Ah putain, comme ça a été dur pour m’en remettre. Mais alors là vraiment. Je ne parle pas de mes vacances d’été prolongées, sous le soleil caniculaire du Jura – et donc de mon absence totale de volonté pour reprendre l’écriture de chroniques de disques que personne ne lit – mais de ce concert, il y a un peu plus d’une année, où je découvrais enfin ce groupe précédé d’une réputation plutôt flatteuse : Hippie Diktat. Ne vous fiez surtout pas à ce nom, parce qu’Hippie Diktat n’est pas du genre à jouer une musique compatible avec les cours de sophrologie de votre maman ou les omelettes aux champignons hallucinogènes que votre papa se plait à cuisiner à chaque automne. Pas plus que l’oiseau ornant la pochette de ce disque ne donnera une indication fiable quant au réel contenu de Black Peplum, nouvel album de Hippie Diktat. Car comme l’affirmait ce cher Guillaume (Apollinaire), il n’existe peut-être pas d’animal plus ridicule et plus décevant que le paon : « En faisant la roue, cet oiseau / Dont le pennage traîne à terre / Apparaît encore plus beau / Mais se découvre le derrière. » Bon, rassurez-vous : je vais tout de suite arrêter de faire le malin et je ne vais pas vous causer poésie tout du long, parce que ce groupe mérite bien mieux que d’être comparé à un volatile orgueilleux.
Hippie Diktat est donc un trio. Un trio avec un saxophoniste qui pratique le baryton trapu, un guitariste sculpteur de saturation et un batteur opiniâtre. Et Hippie Diktat joue fort. Hippie Diktat joue gras. Hippie Diktat joue épais. Hippie Diktat est expert dans l’art de transmuter le jazz cher aux hippies et aux intellos de gauche pour le recomposer en quelque chose qui ne ressemble pas à une grosse merde progressive ou à une suite d’épanchements virtuoses. Et s’il y a du jazz ici, il n’est pas réellement free non plus, servant avant tout de référentiel mélodique voire lyrique – les complaintes du saxophone sur Full HD me donnent sans cesse la chair de poule – pour mieux préparer le déluge de feu qui pointe juste derrière et va bientôt nous exploser à la gueule. Plus organique et plus adipeux (qui a dit metal ?) que leurs collègues de Kouma, les trois garçons de Hippie Diktat partagent cependant avec les lyonnais ce volontarisme décomplexé et visionnaire qui, à nouveau, démontre infailliblement que l’on peut être un musicien qui a été à l’école et aimer quand même et malgré tout faire du bruit signifiant, tout ça sans passer pour un poseur ou un prétentieux (que les baba-zoukeurs fans de happy-math-noise lèvent la main et quittent la salle immédiatement).
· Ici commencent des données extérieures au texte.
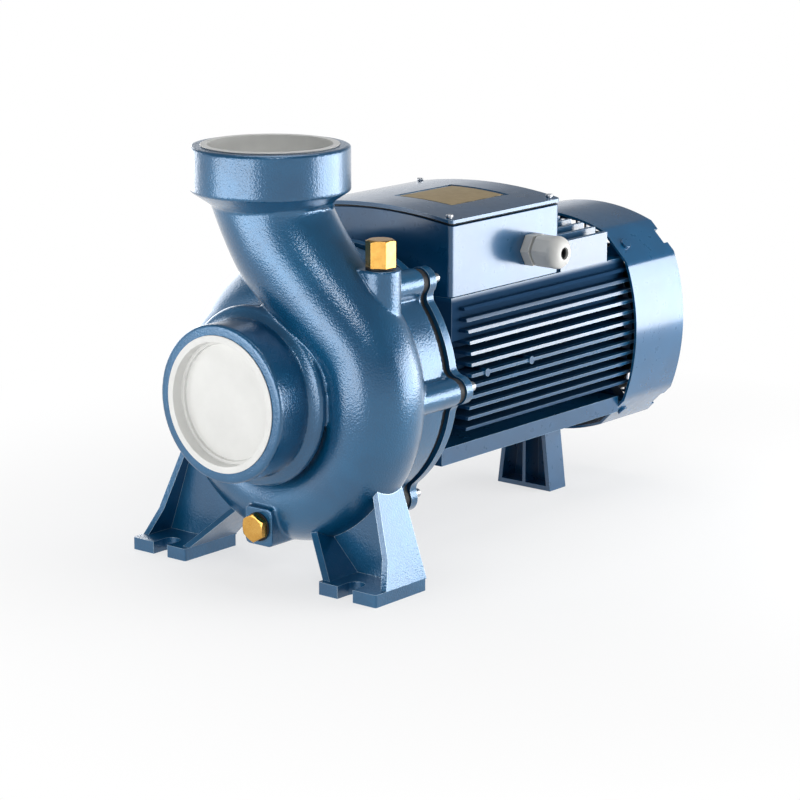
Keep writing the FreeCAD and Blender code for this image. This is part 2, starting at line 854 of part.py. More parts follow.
def lid_screw_spots():
    """Plan positions of the four lid screws."""
    reach = box_half_width - lid_screw_inset
    spots = []
    for x in (-reach, reach):
        for station in (box_front + lid_screw_inset, box_rear - lid_screw_inset):
            spots.append((x, station))
    return spots


def lid_screw_holes():
    """Clearance holes through the lid at its screw places."""
    radius = lid_screw_shank_radius + seat_gap
    holes = []
    for x, station in lid_screw_spots():
        low = Vector(x, at(station), box_side_top - lid_thickness)
        holes.append(rod(radius, low, Z_DIR, box_crest - box_side_top + 4 * lid_thickness))
    return holes


def arch_height(x, rise):
    """Height of the box's arch at x, raised by a rise."""
    sagitta = box_crest - box_side_top
    radius = (box_half_width ** 2 + sagitta ** 2) / (2 * sagitta)
    return box_crest + rise - radius + math.sqrt(radius ** 2 - x ** 2)


def lid_screws():
    """Four round-head screws that hold the lid."""
    screws = []
    for x, station in lid_screw_spots():
        seat = arch_height(abs(x) - lid_screw_radius, box_seal_thickness + lid_thickness)
        low = Vector(x, at(station), seat - lid_screw_length)
        shank = rod(lid_screw_shank_radius, low, Z_DIR, lid_screw_length + cast_overlap)
        head = rod(lid_screw_radius, Vector(x, at(station), seat), Z_DIR, lid_screw_height)
        screws.append(joined([shank, head]))
    return Part.makeCompound(screws)


def name_plate():
    """Bare metal plate in the lid's field."""
    rise = box_seal_thickness + lid_thickness - lid_recess_depth
    sheet = arched_sheet(box_half_width, box_front, box_rear, rise, plate_thickness)
    return sheet.common(plate_block(0.0, box_bottom, box_crest + lid_screw_length + cut_room))


def gland_body():
    """Plastic gland with its hexagon on the box's side."""
    start = Vector(gland_face, at(gland_station), gland_z)
    hexed = hexagon(gland_hex, start, X_DIR, gland_hex_length, 0)
    tube = rod(gland_tube_radius, start, X_DIR, gland_body_length)
    spigot = rod(gland_thread_radius, start, -X_DIR, gland_spigot_length)
    bore = rod(gland_hole_radius, start - X_DIR * gland_spigot_length, X_DIR,
               gland_spigot_length + gland_body_length)
    return joined([hexed, tube, spigot]).cut(bore)


def gland_cap():
    """Domed hexagonal cap of the gland."""
    start = Vector(gland_cap_start, at(gland_station), gland_z)
    length = gland_cap_length
    shoulder = length - gland_cap_round
    dome = turned(
        [(0.0, 0.0), (0.0, gland_cap_radius), (shoulder, gland_cap_radius),
         arc_middle((shoulder, gland_cap_radius - gland_cap_round), gland_cap_round, 45),
         (length, gland_cap_radius - gland_cap_round), (length, 0.0)], start, X_DIR, Z_DIR)
    flat_length = shoulder - gland_cap_tip
    flats = hexagon(gland_hex, start, X_DIR, flat_length, 0)
    tip = dome.common(rod(gland_cap_radius, start + X_DIR * flat_length, X_DIR, length))
    body = joined([dome.common(flats), tip])
    hollow = rod(gland_tube_radius + seat_gap, start, X_DIR,
                 gland_body_length - gland_hex_length - gland_gap + seat_gap)
    mouth = rod(gland_mouth_radius, start, X_DIR, length)
    return body.cut([hollow, mouth])


def gland_seal():
    """Dark rubber seal inside the cap."""
    tip = gland_cap_start + gland_cap_length
    start = Vector(tip - gland_seal_length, at(gland_station), gland_z)
    depth = gland_seal_length - gland_seal_recess
    sleeve = rod(gland_mouth_radius - gland_seal_clearance, start, X_DIR, depth)
    return sleeve.cut(rod(gland_seal_bore, start, X_DIR, depth))


def rear_shield():
    """End shield behind the frame with its bearing hub and four ears for the cowl."""
    start = frame_end
    disc = shaft_rod(shield_radius, start, start + shield_thickness)
    hub = shaft_rod(shield_hub_radius, start, start + shield_thickness + shield_hub_length)
    flat = cowl_half_width - cowl_drop()
    corner = (flat + cowl_corner_reach) / math.sqrt(2) - cowl_wall - seat_gap
    pieces = [disc, hub]
    for quarter in range(4):
        half = shield_ear_width / 2
        ear = Part.makeBox(corner - shield_ear_root, shield_thickness, shield_ear_width,
                           Vector(shield_ear_root, at(start), shaft_height - half))
        ear.rotate(shaft_point(0), Y_DIR, 45 + 90 * quarter)
        pieces.append(ear)
    body = joined(pieces)
    holes = [shaft_rod(shaft_radius + seat_gap, start, shaft_end)]
    for quarter in range(4):
        turn = 45 + 90 * quarter
        base = shaft_point(cowl_screw_station, corner - screw_hole_depth, turn)
        outward = shaft_point(0, 1.0, turn) - shaft_point(0)
        holes.append(rod(cowl_screw_radius + seat_gap, base, outward, screw_hole_depth + cut_room))
    return body.cut(holes)


def cowl_drop():
    """Fall of the cowl's round side from its middle to its corner."""
    return cowl_side_radius - math.sqrt(cowl_side_radius ** 2 - cowl_corner_reach ** 2)


def fan_cowl():
    """Cowl over the fan: bulged octagon shell with screw holes and rear notches."""
    outer = bulged_square(cowl_half_width, cowl_corner_reach, cowl_side_radius,
                          cowl_start, overall_length)
    inner_reach = cowl_corner_reach - cowl_corner_wall
    inner = bulged_square(cowl_half_width - cowl_wall, inner_reach, cowl_side_radius - cowl_wall,
                          cowl_start, overall_length - cowl_rear_lip)
    opening = bulged_square(cowl_half_width - cowl_wall - grille_inset,
                            inner_reach - grille_corner_inset,
                            cowl_side_radius - cowl_wall - grille_inset,
                            overall_length - cowl_rear_lip, overall_length)
    cuts = [inner, opening]
    flat = cowl_half_width - cowl_drop()
    corner = (flat + cowl_corner_reach) / math.sqrt(2)
    for quarter in range(4):
        turn = 45 + 90 * quarter
        outward = shaft_point(0, 1.0, turn) - shaft_point(0)
        base = shaft_point(cowl_screw_station, corner - screw_hole_depth, turn)
        cuts.append(rod(cowl_screw_radius + seat_gap, base, outward, screw_hole_depth + cut_room))
        notch = Part.makeBox(screw_hole_depth + cut_room, cowl_notch_depth, cowl_notch_width,
                             Vector(corner - screw_hole_depth, at(overall_length) - cowl_notch_depth,
                                    shaft_height - cowl_notch_width / 2))
        notch.rotate(shaft_point(0), Y_DIR, turn)
        cuts.append(notch)
    return outer.cut(cuts)


def fan_grille():
    """Square mesh that closes the back of the cowl."""
    rear = overall_length - cowl_rear_lip
    front = rear - grille_thickness
    half = cowl_half_width - cowl_wall - seat_gap
    reach = cowl_corner_reach - cowl_corner_wall - seat_gap
    round_side = cowl_side_radius - cowl_wall - seat_gap
    plate = bulged_square(half, reach, round_side, front, rear)
    drop = round_side - math.sqrt(round_side ** 2 - reach ** 2)
    limit = half - drop - grille_rim
    corner_limit = half - drop + reach - grille_rim * math.sqrt(2)
    count = int(limit // grille_pitch)
    hole = (grille_pitch - grille_bar) / 2
    holes = []
    for row in range(-count, count + 1):
        for column in range(-count, count + 1):
            x = column * grille_pitch
            z = row * grille_pitch
            if abs(x) + abs(z) + 2 * hole > corner_limit or max(abs(x), abs(z)) + hole > limit:
                continue
            holes.append(block(x - hole, x + hole, front, rear,
                               shaft_height + z - hole, shaft_height + z + hole))
    return plate.cut(Part.makeCompound(holes))


def cowl_screws():
    """Four screws that hold the cowl on the shield's ears."""
    flat = cowl_half_width - cowl_drop()
    corner = (flat + cowl_corner_reach) / math.sqrt(2)
    screws = []
    for quarter in range(4):
        turn = 45 + 90 * quarter
        outward = shaft_point(0, 1.0, turn) - shaft_point(0)
        seat = shaft_point(cowl_screw_station, corner, turn)
        head = rod(cowl_screw_head_radius, seat, outward, cowl_screw_head_height)
        start = shaft_point(cowl_screw_station, corner - cowl_screw_length, turn)
        shank = rod(cowl_screw_radius, start, outward, cowl_screw_length + cast_overlap)
        screws.append(joined([head, shank]))
    return Part.makeCompound(screws)


def cooling_fan():
    """Radial fan with straight blades on a back plate."""
    hub = shaft_rod(fan_hub_radius, fan_start, fan_end)
    plate = shaft_rod(fan_radius, fan_start, fan_start + fan_plate)
    pieces = [hub, plate]
    for blade in range(fan_blade_count):
        vane = Part.makeBox(fan_radius - fan_blade_inner, fan_end - fan_start, fan_blade_thickness,
                            Vector(fan_blade_inner, at(fan_start), shaft_height - fan_blade_thickness / 2))
        vane.rotate(shaft_point(0), Y_DIR, 360.0 * blade / fan_blade_count)
        pieces.append(vane)
    return joined(pieces).cut(shaft_rod(shaft_radius, fan_start, fan_end))


def fan_shaft():
    """Rear end of the motor shaft."""
    return shaft_rod(shaft_radius, frame_end, shaft_end)


def rear_foot():
    """Cast foot under the motor, open at the front with a middle rib."""
    rear = rear_foot_front + rear_foot_depth
    half_low = rear_foot_base_half
    half_high = rear_foot_top_half
    outer = prism_along_shaft(
        [(-half_low, 0), (half_low, 0), (half_high, base_bottom), (-half_high, base_bottom)],
        rear_foot_front, rear)
    wall = rear_foot_wall
    taper = (half_low - half_high) / base_bottom
    low = half_low - wall - taper * wall
    high = half_high - wall + taper * wall
    hollow = prism_along_shaft(
        [(-low, wall), (low, wall), (high, base_bottom - wall), (-high, base_bottom - wall)],
        rear_foot_front, rear - wall)
    rib = block(-rear_foot_rib / 2, rear_foot_rib / 2, rear_foot_front, rear, wall / 2,
                base_bottom - wall / 2)
    body = joined([outer.cut(hollow), rib])
    return body.cut(rear_bolt_rods(rear_bolt_radius + seat_gap, base_bottom - wall, base_bottom))


def rear_bolt_rods(radius, z0, z1):
    """Upright rods at the places of the rear foot's two bolts."""
    rods = []
    for x in (-rear_bolt_x, rear_bolt_x):
        rods.append(rod(radius, Vector(x, at(rear_bolt_station), z0), Z_DIR, z1 - z0))
    return rods


def rear_foot_bolts():
    """Two bolts from the foot up into the motor base."""
    under = base_bottom - rear_foot_wall
    bolts = []
    for shank in rear_bolt_rods(rear_bolt_radius, under, rear_bolt_top):
        x = shank.BoundBox.Center.x
        seat = Vector(x, at(rear_bolt_station), under - rear_bolt_head_height)
        head = hexagon(rear_bolt_head, seat, Z_DIR, rear_bolt_head_height, 30)
        bolts.append(joined([shank, head]))
    return Part.makeCompound(bolts)


def save(node, shape):
    """Write one piece of the pump to its own file."""
    shape.exportStep("parts/" + node + ".step")
    print(node, len(shape.Solids), round(shape.Volume / 1000.0, 1), "cm3", shape.isValid())


def build():
    """Make every piece and write it."""
    os.makedirs("parts", exist_ok=True)
    casing = volute_casing()
    foot = casing_foot().cut(casing)
    foot = max(foot.Solids, key=lambda solid: solid.Volume)
    left = mirrored(casing_foot()).cut(casing)
    left = max(left.Solids, key=lambda solid: solid.Volume)
    save("volute_casing", casing)
    save("casing_foot_right", foot)
    save("casing_foot_left", left)

    port_top = Vector(0, at(discharge_station), port_height)
    save("suction_port_plug", port_plug(shaft_point(0), Y_DIR, X_DIR, suction_plug_depth))
    save("discharge_port_plug", port_plug(port_top, -Z_DIR, X_DIR, discharge_plug_depth))

    priming_seat = Vector(priming_x, at(priming_station), priming_boss_top)
    drain_seat = Vector(0, at(drain_face_station), drain_z)
    save("priming_plug", threaded_plug(priming_seat, Z_DIR, priming_hex_height))
    save("priming_plug_washer", plug_washer(priming_seat, Z_DIR))
    save("drain_plug", threaded_plug(drain_seat, -Y_DIR, drain_hex_height))
    save("drain_plug_washer", plug_washer(drain_seat, -Y_DIR))

    save("casing_gasket", casing_gasket())
    save("motor_bracket", motor_bracket())
    for number, angle in enumerate(lug_angles, 1):
        save("casing_stud_%d" % number, casing_stud(angle))

    frame = motor_frame()
    base = motor_base().cut(frame)
    save("motor_frame", frame)
    bolt_room = rear_bolt_rods(rear_bolt_radius + seat_gap, base_bottom,
                               rear_bolt_top + rear_bolt_room)
    save("motor_base", base.cut(bolt_room))
    save("rear_shield", rear_shield())
    save("rear_foot", rear_foot())
    save("rear_foot_bolts", rear_foot_bolts())

    save("terminal_box", terminal_box())
    save("box_gasket", box_gasket())
    save("box_lid", box_lid())
    save("lid_screws", lid_screws())
    save("name_plate", name_plate())
    save("gland_body", gland_body())
    save("gland_cap", gland_cap())
    save("gland_seal", gland_seal())

    save("fan_cowl", fan_cowl())
    save("fan_grille", fan_grille())
    save("cowl_screws", cowl_screws())
    save("cooling_fan", cooling_fan())
    save("fan_shaft", fan_shaft())


build()
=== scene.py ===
import logging
import math
from dataclasses import dataclass
from enum import Enum
from typing import Optional, Sequence

import bmesh
import bpy
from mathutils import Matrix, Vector


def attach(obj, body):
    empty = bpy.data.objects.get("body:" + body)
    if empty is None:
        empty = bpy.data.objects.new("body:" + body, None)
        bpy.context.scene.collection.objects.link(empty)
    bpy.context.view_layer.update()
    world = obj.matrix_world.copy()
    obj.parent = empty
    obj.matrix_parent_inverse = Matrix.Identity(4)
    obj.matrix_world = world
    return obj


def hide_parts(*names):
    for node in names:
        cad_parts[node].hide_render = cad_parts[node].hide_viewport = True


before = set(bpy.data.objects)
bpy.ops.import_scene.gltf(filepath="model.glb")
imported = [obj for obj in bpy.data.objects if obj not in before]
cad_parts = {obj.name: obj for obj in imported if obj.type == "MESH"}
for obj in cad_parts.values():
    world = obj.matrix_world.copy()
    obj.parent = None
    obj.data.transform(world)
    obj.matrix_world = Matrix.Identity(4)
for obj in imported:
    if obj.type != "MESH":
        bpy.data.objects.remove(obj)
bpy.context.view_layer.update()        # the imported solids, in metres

BODY = "root"
MM = 0.001
WELD_MM = 0.002                  # corners closer than this are one corner
NOISE_LOW, NOISE_HIGH = 0.3, 0.7  # levels between which nearly all of a noise lies
RESIN_IOR = 1.5                  # typical of paint binders and moulded plastics
LOG = logging.getLogger("pump")


class Slot(Enum):
    """Material slots of the record."""

    CASING = "casing_enamel"
    MOTOR = "motor_enamel"
    COWL = "cowl_enamel"
    WHITE = "white_plastic"
    GREY = "grey_plastic"
    BRASS = "brass"
    ZINC = "zinc_steel"
    RUBBER = "seal_rubber"
    PLATE = "plate_metal"
    FAN = "fan_plastic"
    GRILLE = "grille_steel"
    SHAFT = "shaft_steel"


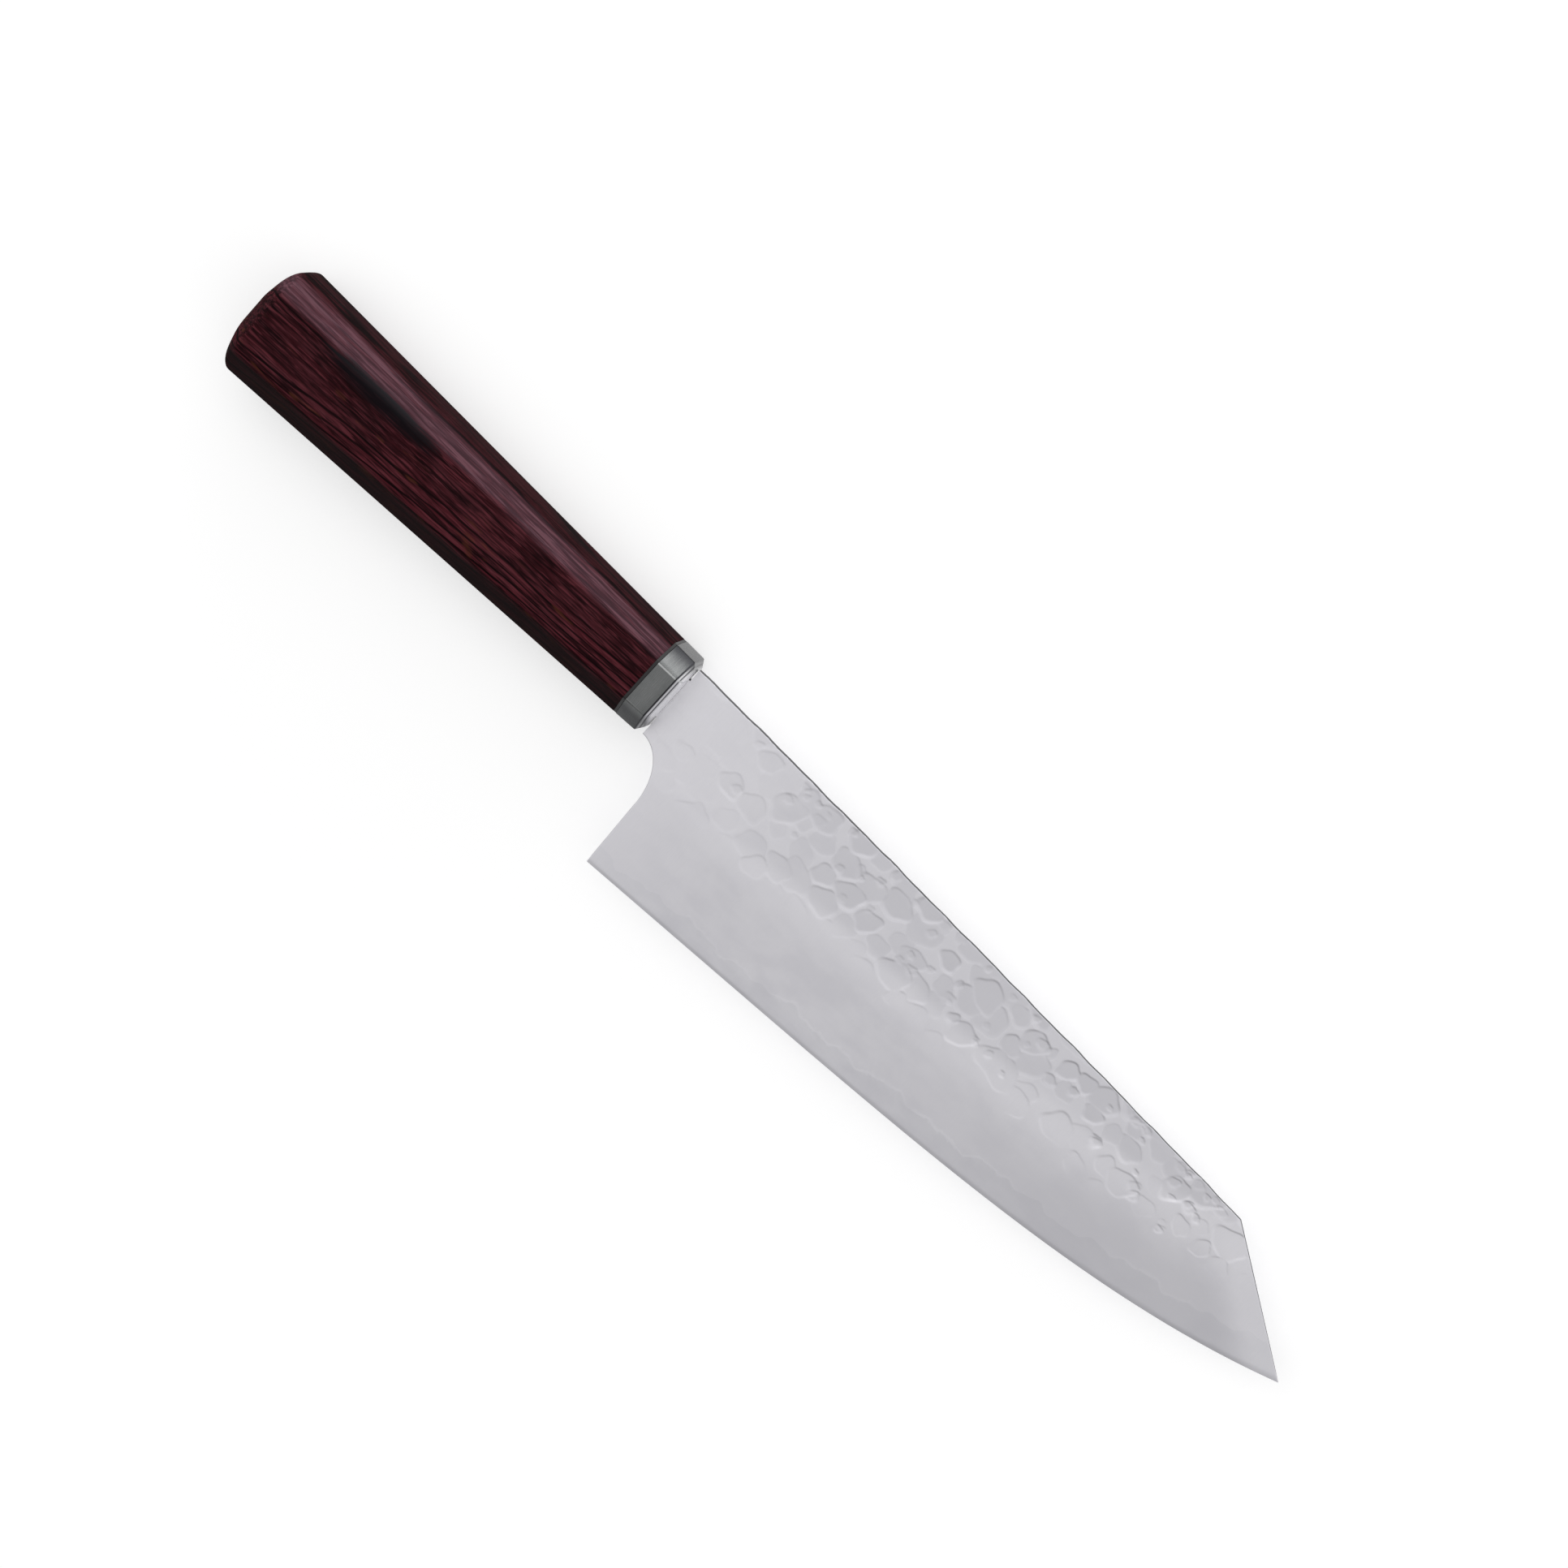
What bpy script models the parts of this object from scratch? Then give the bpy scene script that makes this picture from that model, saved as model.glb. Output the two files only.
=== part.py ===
"""Bunka kitchen knife: a three-layer blade with a hidden tang in an octagonal handle.

The pieces are drawn in metres in the knife's own frame: X runs along the handle's axis from the
butt to the tip, with zero at the ferrule's front face, Y points to the spine and Z to the right
side. An empty then lays the knife down on the left flat of its handle, with the world's origin
on the table below its middle.
"""

import math

import bmesh
import bpy
from mathutils import Matrix, Vector

# Blade outline
HEEL_X = 0.0096  # from the ferrule's front face to the heel
HEEL_DROP = 0.0383  # heel below the handle's axis
BLADE_LENGTH = 0.1796  # heel to tip, along the axis
TIP_DROP = 0.0175  # tip below the axis
BELLY_RISE = 0.0122  # how much of the edge's rise lies in its curved belly
BELLY_POWER = 4.6
TIP_SLANT_LENGTH = 0.0290  # from the spine's corner to the tip, along the axis
CORNER_RISE = 0.0023  # the spine's corner above the axis
SPINE_CROWN = 0.0004
NECK_RISE = 0.0084  # the spine above the axis at the neck
NECK_DROP = 0.0099
CHOIL_DEPTH = 0.0086  # the curve from the neck down to the heel, along the axis
CHOIL_HEIGHT = 0.0125
HEEL_LEAN = 0.0006

# Blade thickness, at full width
NECK_THICKNESS = 0.0020
CORNER_THICKNESS = 0.0013
SPINE_TAPER = 0.0002  # how much thinner the blade is at the top of its bevels than at the spine
BEVEL_HEIGHT = 0.0235
BEVEL_CONVEXITY = 0.25
EDGE_BEVEL = 0.0007
EDGE_SHOULDER = 0.00024
CORE_THICKNESS = 0.0005
WELD_GAP = 0.00004
CLADDING_FEATHER = 0.00003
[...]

Deuxième album de Hippie Diktat, Black Peplum est ainsi largement plus à la hauteur de ce concert d’il y a un an, reléguant au rang de souvenir un premier disque autoproduit méritant mais encore trop imprégné du jazz à papa, certes plein de bonnes idées mais à la personnalité pas encore suffisamment affirmée. Là on sent bien que le groupe est sur la bonne voie, qu’il a trouvé quelque chose et qu’avec Black Peplum il est habité par une énorme envie d’en découdre et de nous surprendre. Me vient immédiatement à l’esprit cet autre extrait (mon préféré à dire vrai) du Bestiaire de Guillaume Apollinaire et qui à mon sens colle bien mieux à la vindicte rageuse, intransigeante, électrique et parfois inquiétante de Hippie Diktat, cela s’appelle Le Poulpe : « Jetant son encre vers les cieux / Suçant le sang de ce qu’il aime / Et le trouvant délicieux / Ce monstre inhumain, c’est moi-même. » Merde, j’ai encore trouvé le moyen de parler poésie, quel sale intello je fais.